Giulio Gasperini
AOSTA – Albert Londres è il prototipo del reportagista narrativo. Figura forse poco nota, in Italia, è stato indubbiamente uno dei principi della narrazione giornalistica, da ogni parte del mondo, con uno stile particolare e inconfodibile. ObarraO Edizioni, in questi giorni in cui viaggiare è totalmente precluso, dà alle stampe La Cina nel caos, un libro edito nel 1925.
La Cina degli Anni Venti è un rebus complesso: un paese politicamente allo sbando, lontano per cultura e geografia, per tradizioni e inenti. È un paese straziato dal potere, parcellizzato in figure di uomini forti che lottano tra di loro per non si capisce bene quale predominio. E la popolazione attende che gli eventi si compiano, senza granché preoccuparsi. Come dice Yan Huiqing, Primo ministro in carica: “I mercanti di lanterne fabbricano ancora lanterne, i ragazzi continuano a tacchinare le ragazze e i coolie a tirare i rickshaws”.

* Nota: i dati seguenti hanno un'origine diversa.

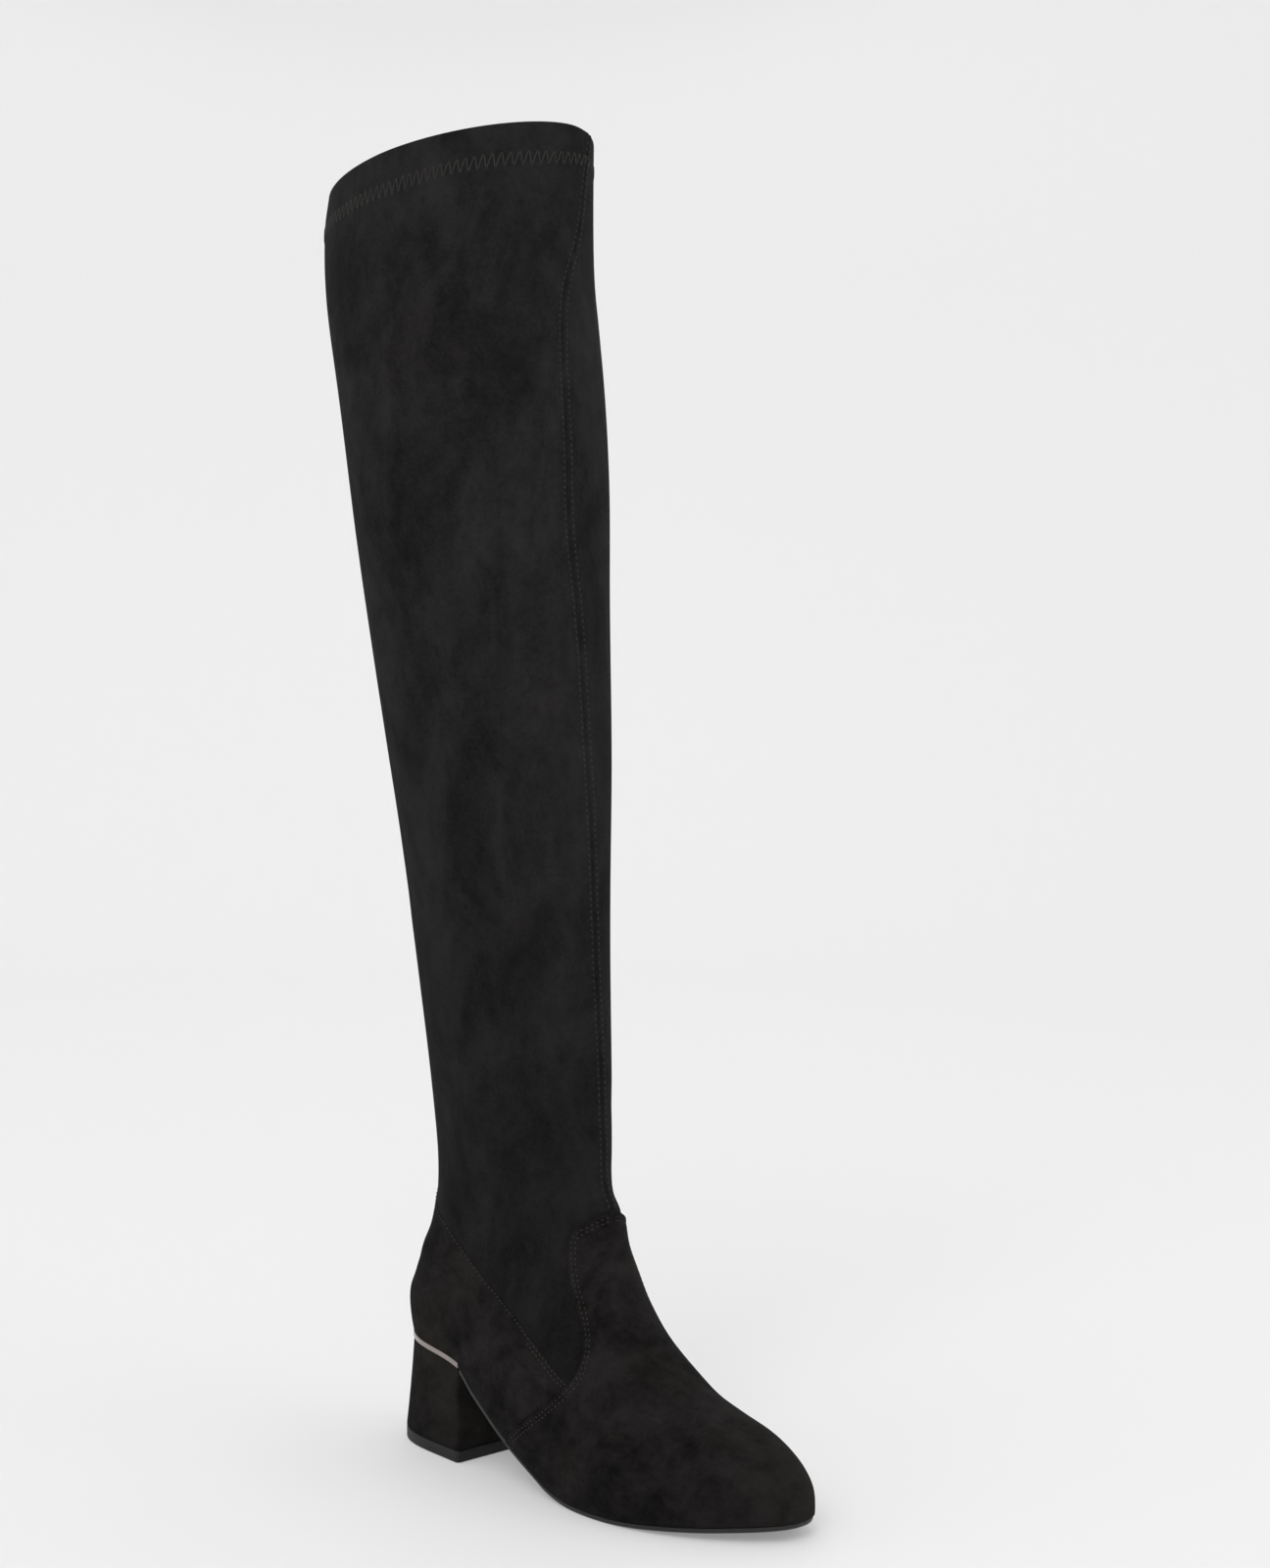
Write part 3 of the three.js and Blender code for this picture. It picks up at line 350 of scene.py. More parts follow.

Questo reportage amplia i suoi confini di indagine e diventa teorizzazione più ampia della necessità del governo come forma di gestione della res publica: “Un governo, come lei e io siamo abituati a concepirlo, è in generale così indispensabile alla felicità degli Stati?”. È un confronto tra Oriente e Occidente, in un’epoca nella quale le distanze veramente separavano e l’Oriente ancora si celava agli occhi degli speculatori: “Voi, in Europa, pensate di detenere la verità. […] Mai il Paese è vissuto meglio come da quando non c’è più lo Stato”.

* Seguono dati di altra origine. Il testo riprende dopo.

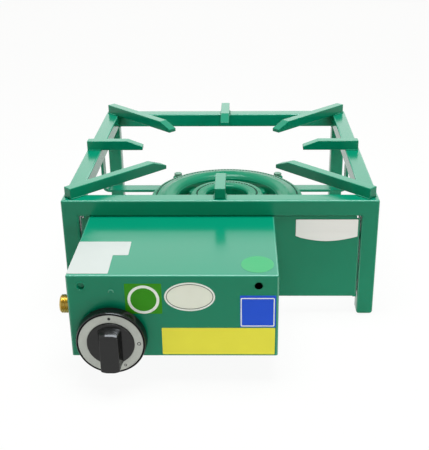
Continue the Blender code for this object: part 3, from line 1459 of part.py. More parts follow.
def make_knob():
    """Skirt, body disc, hub and a tapered grip, moulded in one."""
    floor = DIAL_FRONT - DIAL_THICKNESS - GAP
    back = floor - DISC_THICKNESS
    rim = SKIRT_FRONT_RADIUS - SKIRT_ROUND
    profile = [
        (0.0, BODY_FRONT),
        (BODY_RADIUS - BODY_ROUND, BODY_FRONT),
        (BODY_RADIUS, BODY_FRONT - BODY_ROUND),
        (BODY_RADIUS, floor),
        (DIAL_OUTER + GAP, floor),
        (DIAL_OUTER + GAP, DIAL_FRONT),
        (rim, DIAL_FRONT),
        (SKIRT_FRONT_RADIUS, DIAL_FRONT - SKIRT_ROUND),
        (SKIRT_BACK_RADIUS, SKIRT_BACK),
        (SKIRT_BACK_RADIUS - SKIRT_WALL, SKIRT_BACK),
        (SKIRT_FRONT_RADIUS - SKIRT_WALL, back),
        (HUB_RADIUS, back),
        (HUB_RADIUS, HUB_BACK),
        (0.0, HUB_BACK),
    ]
    knob = solid_of_turn("knob", profile, KNOB_STEPS, AXIS_FRONT)
    knob = join(knob, make_grip())
    bore = rod("bore", STEM_RADIUS + GAP, HUB_BACK - OVERRUN, STEM_TIP + GAP, SMALL_STEPS, AXIS_FRONT)
    flat = block(
        "flat",
        (-STEM_RADIUS * 2, -STEM_TIP * 2, STEM_FLAT + GAP),
        (STEM_RADIUS * 2, 0.0, STEM_RADIUS * 2),
    )
    knob = cut(knob, cut(bore, flat))
    knob = finish(knob, "knob", BLACK)
    knob.location = (KNOB_X, BOX_FRONT, KNOB_Z)
    return knob


def make_grip():
    """The grip: a block that narrows from its root to its front, with soft edges."""
    root = -(BODY_FRONT - OVERRUN / 2)
    front = -GRIP_FRONT
    grip = block("grip", (-1, front, -1), (1, root, 1))
    for corner in grip.data.vertices:
        side = 1 if corner.co.x > 0 else -1
        at_front = corner.co.y < (front + root) / 2
        at_top = corner.co.z > 0
        if at_front:
            width = GRIP_TOP_HALF_WIDTH if at_top else GRIP_TAIL_HALF_WIDTH
            height = GRIP_FRONT_TOP if at_top else GRIP_FRONT_TAIL
        else:
            width = GRIP_ROOT_HALF_WIDTH
            height = GRIP_ROOT_TOP if at_top else GRIP_ROOT_TAIL
        reach = min(width, math.sqrt(max(BODY_RADIUS**2 - height**2, 0.0))) if not at_front else width
        corner.co.x = side * reach
        corner.co.z = height
    return bevel(grip, GRIP_EDGE, 2)


def make_dial_ring():
    """The silver ring let into the knob's front."""
    low = DIAL_FRONT - DIAL_THICKNESS
    profile = [(DIAL_OUTER, low), (DIAL_OUTER, DIAL_FRONT), (DIAL_INNER, DIAL_FRONT), (DIAL_INNER, low)]
    ring = turned("dial_ring", profile, KNOB_STEPS, AXIS_FRONT)
    ring = finish(ring, "dial_ring", SILVER)
    ring.location = (KNOB_X, BOX_FRONT, KNOB_Z)
    return ring


def build_frame():
    rails = (("rear_rail", 0), ("left_rail", 90), ("front_rail", 180), ("right_rail", 270))
    for name, degrees in rails:
        make_rail(name, degrees)
    for rear_or_front, side_y in (("front", -1), ("rear", 1)):
        for left_or_right, side_x in (("left", -1), ("right", 1)):
            make_leg(f"leg_{rear_or_front}_{left_or_right}", side_x, side_y)
    side_reach = HALF - SIDE_BAR_SETBACK
    corner_reach = HALF * math.sqrt(2) - CORNER_BAR_SETBACK
    names = ("right", "rear_right", "rear", "rear_left", "left", "front_left", "front", "front_right")
    for index, name in enumerate(names):
        reach = corner_reach if index % 2 else side_reach
        make_support(f"support_{name}", index * 360 / len(names), reach)
    make_strap("rear_strap", 1)
    make_strap("front_strap", -1)


def build_housing():
    make_front_panel()
    make_control_box()
    make_bottom_cover()
    make_hole_plug()


def build_burner():
    make_burner_body()
    make_outer_crown()
    make_inner_crown()
    make_burner_bolts()
    make_burner_nuts()
    make_mixing_tube()
    make_air_shutter()
    make_shutter_screw()


def build_gas_train():
    make_injector()
    make_injector_nut()
    make_outlet_nut()
    make_supply_pipe()
    make_tap_bonnet()
    make_tap_body()
    make_tap_plug()
    make_tap_stem()
    make_stem_spring()
    make_inlet_nipple()
    make_inlet_locknut()
    make_manifold_pipe()
    make_manifold_clamp()
    make_magnet_unit()
    make_thermocouple()
    make_thermocouple_lead()
    make_probe_bracket()


def build_knob():
    make_knob()
    make_dial_ring()


def set_down():
    """Carry every piece on an empty that stands under the frame's centre."""
    centre = bpy.data.objects.new("frame_centre", None)
    bpy.context.scene.collection.objects.link(centre)
    centre.location = (0, FRAME_CENTRE_Y, 0)
    for piece in PARTS.objects:
        piece.parent = centre


build_frame()
build_housing()
build_burner()
build_gas_train()
build_knob()
set_down()
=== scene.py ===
from math import atan2, cos, dist, hypot, pi, radians, sin

import bmesh
import bpy
from mathutils import Matrix, Vector


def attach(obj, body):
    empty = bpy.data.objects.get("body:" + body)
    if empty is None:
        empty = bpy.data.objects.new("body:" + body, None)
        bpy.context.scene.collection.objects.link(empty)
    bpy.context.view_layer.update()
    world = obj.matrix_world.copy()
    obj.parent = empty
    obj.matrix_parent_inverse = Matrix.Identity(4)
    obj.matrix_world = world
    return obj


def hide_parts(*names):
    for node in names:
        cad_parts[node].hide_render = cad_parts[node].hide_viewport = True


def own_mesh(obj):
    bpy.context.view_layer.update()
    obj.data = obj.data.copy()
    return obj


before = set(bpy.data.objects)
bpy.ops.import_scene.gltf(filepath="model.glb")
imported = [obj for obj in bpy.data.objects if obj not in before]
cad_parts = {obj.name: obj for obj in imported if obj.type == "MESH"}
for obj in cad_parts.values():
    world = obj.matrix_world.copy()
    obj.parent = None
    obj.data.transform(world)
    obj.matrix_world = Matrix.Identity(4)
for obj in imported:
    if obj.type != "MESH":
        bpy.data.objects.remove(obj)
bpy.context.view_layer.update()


# Welded frame: rails and legs
# Four mild steel square tubes, mitred and welded into a square, on four legs of the same tube with
# pressed-in rounded feet. The welds are ground flush and the whole frame is powder coated green.
MID_Y = 0.0861
FRAME_HALF = 0.1875
TUBE_HALF = 0.010
TUBE_CORNER = 0.0023
RAIL_MIDDLE_Z = 0.1434
RAIL_TOP_Z = 0.1534
FOOT_ROUND = 0.005
# Sets the rails' sides just inside the legs' sides
FLUSH = 0.00004


def started(kind, name, inputs, outputs):
    """A new node tree with named sockets; gives the tree, what it reads and what it feeds."""
    tree = bpy.data.node_groups.new(name, kind)
    for direction, rows in (("INPUT", inputs), ("OUTPUT", outputs)):
        for title, form, *value in rows:
            socket = tree.interface.new_socket(title, in_out=direction, socket_type="NodeSocket" + form)
            if value:
                socket.default_value = value[0]
    return tree, tree.nodes.new("NodeGroupInput").outputs, tree.nodes.new("NodeGroupOutput").inputs


def added(tree, kind, feeds=(), **settings):
    """Add a node; a kind without a family's name is one of the tree's own family. Each feed is a
    value, a socket, or a node whose first output is taken."""
    node = tree.nodes.new(kind if "Node" in kind else tree.bl_idname.removesuffix("Tree") + kind)
    for name, value in settings.items():
        setattr(node, name, value)
    for key, value in dict(feeds).items():
        if isinstance(value, bpy.types.Node):
            value = value.outputs[0]
        if isinstance(value, bpy.types.NodeSocket):
            tree.links.new(value, node.inputs[key])
        else:
            node.inputs[key].default_value = value
    return node


def relief_group():
    """Shared surface effect: fine grain, slow clouding and specks, read in metres from Vector."""
    group, entry, leave = started(
        "ShaderNodeTree", "surface_relief",
        [("Grain per metre", "Float", 900.0), ("Grain detail", "Float", 2.0),
         ("Cloud per metre", "Float", 14.0), ("Speck per metre", "Float", 1500.0),
         ("Speck share", "Float", 0.2), ("Vector", "Vector")],
        [("Height", "Float"), ("Cloud", "Float"), ("Specks", "Float")])
    where = entry["Vector"]
    grain = added(group, "TexNoise",
                  {"Vector": where, "Scale": entry["Grain per metre"], "Detail": entry["Grain detail"]})
    cloud = added(group, "TexNoise", {"Vector": where, "Scale": entry["Cloud per metre"], "Detail": 3.0})
    specks = added(group, "TexNoise", {"Vector": where, "Scale": entry["Speck per metre"]})
    least, full = 0.75, 0.8
    edge = added(group, "Math", {0: least, 1: entry["Speck share"]}, operation="SUBTRACT")
    mask = added(group, "MapRange", {"Value": specks, "From Min": edge, "From Max": full})
    for title, source in (("Height", grain), ("Cloud", cloud), ("Specks", mask)):
        group.links.new(source.outputs[0], leave[title])
    return group


surface_relief = relief_group()
# Sockets of a colour mix: its two colours and its result
COLOUR_A, COLOUR_B, COLOUR_MIXED = 6, 7, 2


def coating(name, low, high, rough, metallic=0.0, specular=0.5, grain=900.0, depth=0.00002,
            detail=2.0, cloud=14.0, specks=(1500.0, 0.1), speck_colour=None, stretch=(1, 1, 1)):
    """A finish: two tones that cloud into each other, uneven gloss, fine relief and specks."""
    made = bpy.data.materials.new(name)
    made.use_nodes = True
    tree = made.node_tree
    shader = tree.nodes["Principled BSDF"].inputs
    shader["Metallic"].default_value = metallic
    shader["Specular IOR Level"].default_value = specular
    place = added(tree, "TexCoord").outputs["Object"]
    grid = added(tree, "Mapping", {"Vector": place, "Scale": stretch})
    relief = added(tree, "Group", {
        "Vector": grid, "Grain per metre": grain, "Grain detail": detail, "Cloud per metre": cloud,
        "Speck per metre": specks[0], "Speck share": specks[1]}, node_tree=surface_relief).outputs
    tone = added(tree, "Mix",
                 {COLOUR_A: (*low, 1), COLOUR_B: (*high, 1), "Factor": relief["Cloud"]}, data_type="RGBA")
    spotted = added(tree, "Mix", {COLOUR_A: tone.outputs[COLOUR_MIXED], COLOUR_B: (*(speck_colour or low), 1),
                                  "Factor": relief["Specks"]}, data_type="RGBA")
    gloss = added(tree, "MapRange", {"Value": relief["Cloud"], "To Min": rough[0], "To Max": rough[1]})
    bump = added(tree, "Bump", {"Height": relief["Height"], "Distance": depth})
    for title, source in (("Base Color", spotted.outputs[COLOUR_MIXED]),
                          ("Roughness", gloss.outputs[0]), ("Normal", bump.outputs[0])):
        tree.links.new(source, shader[title])
    return made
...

Lo stile di Londres è uno degli aspetti più interessanti: uno stile asciutto, essenziale, quasi stenografato, ma che viene plasmato dalla sua grandissima ironia, dalla sua capacità di essere adderente al mondo (e di capirlo nel profondo) ma dandogli un senso persino dissacrante. Londres non ama il politicaly correct; e con ragione.

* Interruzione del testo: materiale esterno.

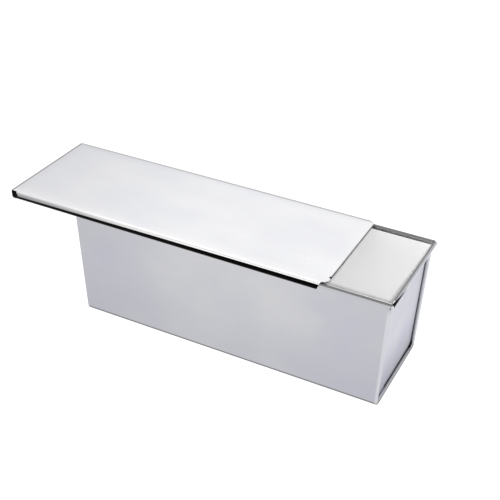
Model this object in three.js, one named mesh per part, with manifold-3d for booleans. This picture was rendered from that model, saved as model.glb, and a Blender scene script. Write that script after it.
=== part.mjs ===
import * as THREE from 'three';
import { mergeVertices } from 'three/addons/utils/BufferGeometryUtils.js';
import Module from 'manifold-3d';

const wasm = await Module();
wasm.setup();

// Pullman loaf pan with a slide-on lid, all folded from thin steel sheet round one rim wire.
// Millimetres, +Z up, +X along the length towards the open end of the mouth, -Y to the front.
// The origin is the centre of the pan's underside.

// Pan
const panHeight = 115; // table to the top of the rim bead
const baseLength = 299.3; // over the seam frames, at the table
const baseWidth = 98; // over the long walls, at the table
const wallDraft = 3.7; // how far every wall leans out over the height of the pan
const sheet = 0.7; // steel of the body
const seamGap = 0.3; // air between two sheets that are folded together
const bottomBend = 6.5; // outer radius between a long wall and the bottom

// Seam frames, where the long sheet is hemmed round the end panels
const hemDepth = 3; // how far an end panel sits in behind its frame
const hemStop = 3.4; // from the underside of the bead down to the top of the hem
const panelFlareDrop = 10; // height over which the middle of an end panel leans out to the bead
const cornerFlareDrop = 3.2; // the same beside the seam frame, where the hem holds the panel back
const flangeRound = 0.5; // outer radius of the bend between a panel and its flange
const flangeRoot = 0.1; // how far the bend stays in behind the panel's inner face

// Wired rim
const wireDiameter = 2;
const wireBend = 2.4; // radius of the wire's centreline at the four corners
const beadCornerGap = 0.2; // the curled sheet stops this far before the wire's bend
const cornerDrop = 0.6; // from the wire down to the sheets' corners, which stay below it
const curlAngle = THREE.MathUtils.degToRad(300); // how far the sheet goes round the wire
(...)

Le sua analisi sono feroci e disincantate, proposte rifiutando il pericolo e l’accusa di sembrare irragionevole o scorretto. Sagace e sapida, ad esempio, è la sua descrizione della città di Shanghai, che pare avere una lungimiranza sovrumana, spiazzante: “A Shanghai si producono soldi”.
Il libro non è solo un reportage da uno degli angoli, a quei tempi, meno conosciuti del mondo, ma anche un canto d’amore, staziante e appassionante, del desiderio di viaggiare, di esplorare, di conoscere che da sempre ha affetto l’uomo; di quel tentativo di reprimere l’inquietudine umana, per dirla come Chatwin, che lo ha spinto a esser migrante, sempre e comunque, a ogni latitudine e condizione, alla ricerca di una libertà che possa prescindere da confini e orizzonti: “Dov’ero? Al Cairo? A Tokyo? A New York? Istante delizioso in cui non si sa più dove si vive! Il gabbiano saprebbe forse dire a quale grado di latitudine si trova l’onda che lo culla?”.